The thought of Moore taking on a comic-book franchise is, in its essence, mildly appealing. His first film, the surprise smash musical-comedy Pitch Perfect, was an intoxicating sour-sweet blend that possessed an irresistible kinetic energy with heart-tugging sincerity and stupidly clever gags. Given how well the dumb delicacies of Spider-Man 3 have aged, it’s not hard to dream of a Spider-Man movie with a level of humor beyond Peter Parker’s baddie-zinging one-liners.
Which leaves us with Levine, arguably the best choice in this nondescript bunch. I haven’t personally cared much for Levine’s films. 2006’s All the Boys Love Mandy Lane was a tired genre flip of grindhouse horror tropes; there was also the coming-of-age nostalgia trip The Wackness in 2008, the Joseph Gordon-Levitt cancer dramedy 50/50, and 2013’s unrequited-zombie-love flick Warm Bodies. A distinct theme in his work is young men falling in and out of love as the world changes and perpetually crumbles around them. Both Raimi and Webb’s Spider-Man films paid as much attention to the journey Peter Parker took — from an emotionally reserved, unfailingly polite boy to a swaggering, alpha-male-aspirant young man — as they did to Spider-Man’s own crime-fighting exploits. For better or worse, Levine’s filmography shares this common interest, and combined with the flashes of action embedded in Warm Bodies, it’s not unimaginable that he could make a reasonably watchable Spider-Man film.

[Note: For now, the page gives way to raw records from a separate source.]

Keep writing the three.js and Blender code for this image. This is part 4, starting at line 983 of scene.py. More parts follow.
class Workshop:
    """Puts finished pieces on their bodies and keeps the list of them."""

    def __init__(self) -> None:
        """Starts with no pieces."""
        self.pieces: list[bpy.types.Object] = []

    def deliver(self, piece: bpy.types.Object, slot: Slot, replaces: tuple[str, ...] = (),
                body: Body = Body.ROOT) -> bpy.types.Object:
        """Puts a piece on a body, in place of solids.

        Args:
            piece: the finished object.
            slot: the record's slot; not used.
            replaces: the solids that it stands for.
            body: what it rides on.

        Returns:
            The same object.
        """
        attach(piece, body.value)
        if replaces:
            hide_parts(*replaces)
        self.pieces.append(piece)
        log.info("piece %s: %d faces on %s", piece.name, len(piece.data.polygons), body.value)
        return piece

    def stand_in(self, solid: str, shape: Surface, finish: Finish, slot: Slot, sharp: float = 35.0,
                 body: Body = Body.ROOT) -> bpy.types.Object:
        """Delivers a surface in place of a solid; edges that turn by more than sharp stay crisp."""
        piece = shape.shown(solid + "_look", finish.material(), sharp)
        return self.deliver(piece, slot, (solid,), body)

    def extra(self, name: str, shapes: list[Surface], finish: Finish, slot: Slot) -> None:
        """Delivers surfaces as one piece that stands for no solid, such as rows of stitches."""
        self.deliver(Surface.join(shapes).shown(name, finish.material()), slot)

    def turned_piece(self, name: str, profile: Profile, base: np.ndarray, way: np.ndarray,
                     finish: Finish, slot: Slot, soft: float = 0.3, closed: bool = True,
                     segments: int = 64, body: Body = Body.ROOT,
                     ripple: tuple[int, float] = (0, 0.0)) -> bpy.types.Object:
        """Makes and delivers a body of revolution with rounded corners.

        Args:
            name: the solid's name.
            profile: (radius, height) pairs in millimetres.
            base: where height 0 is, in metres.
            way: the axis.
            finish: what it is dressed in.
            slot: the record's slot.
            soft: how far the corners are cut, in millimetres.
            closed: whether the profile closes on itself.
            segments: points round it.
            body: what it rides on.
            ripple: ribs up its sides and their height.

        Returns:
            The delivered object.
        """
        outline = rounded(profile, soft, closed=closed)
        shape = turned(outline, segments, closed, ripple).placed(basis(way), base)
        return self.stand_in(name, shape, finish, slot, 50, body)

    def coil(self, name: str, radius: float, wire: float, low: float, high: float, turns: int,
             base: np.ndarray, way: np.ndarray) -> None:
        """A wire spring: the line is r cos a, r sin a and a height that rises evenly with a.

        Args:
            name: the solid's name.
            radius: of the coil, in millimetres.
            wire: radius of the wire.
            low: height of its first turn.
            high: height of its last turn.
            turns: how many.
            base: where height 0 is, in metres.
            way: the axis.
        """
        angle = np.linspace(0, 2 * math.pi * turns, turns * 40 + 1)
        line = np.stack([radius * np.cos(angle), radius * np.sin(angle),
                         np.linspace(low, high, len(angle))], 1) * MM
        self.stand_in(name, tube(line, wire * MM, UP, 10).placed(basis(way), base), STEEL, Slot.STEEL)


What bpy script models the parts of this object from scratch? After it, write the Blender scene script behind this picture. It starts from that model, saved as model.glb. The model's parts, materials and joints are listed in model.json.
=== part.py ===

In fact, any of the directors in question could make a film as uninspiring and competent as the first Amazing Spider-Man — and that’s exactly why Sony’s considering them in the first place. The recent public flameout (no pun intended) of hotshot auteur Josh Trank, following reports of behind-the-scenes trouble during his forthcoming Fantastic Four reboot, may serve as a cautionary tale for studios. Putting costly, respected properties in the hands of well-reputed and left-field creative types doesn’t always yield Raimi-level results. Even the critically maligned The Amazing Spider-Man 2 — a film made by a guy who cut his teeth on a Green Day music video and one of the most resolutely emo films of the last 10 years — was a modest financial success, a fact that underlines an important lesson for movie studios and spells bad news for fans of the franchise. These movies don’t need to be good to be successful — they just need to be made.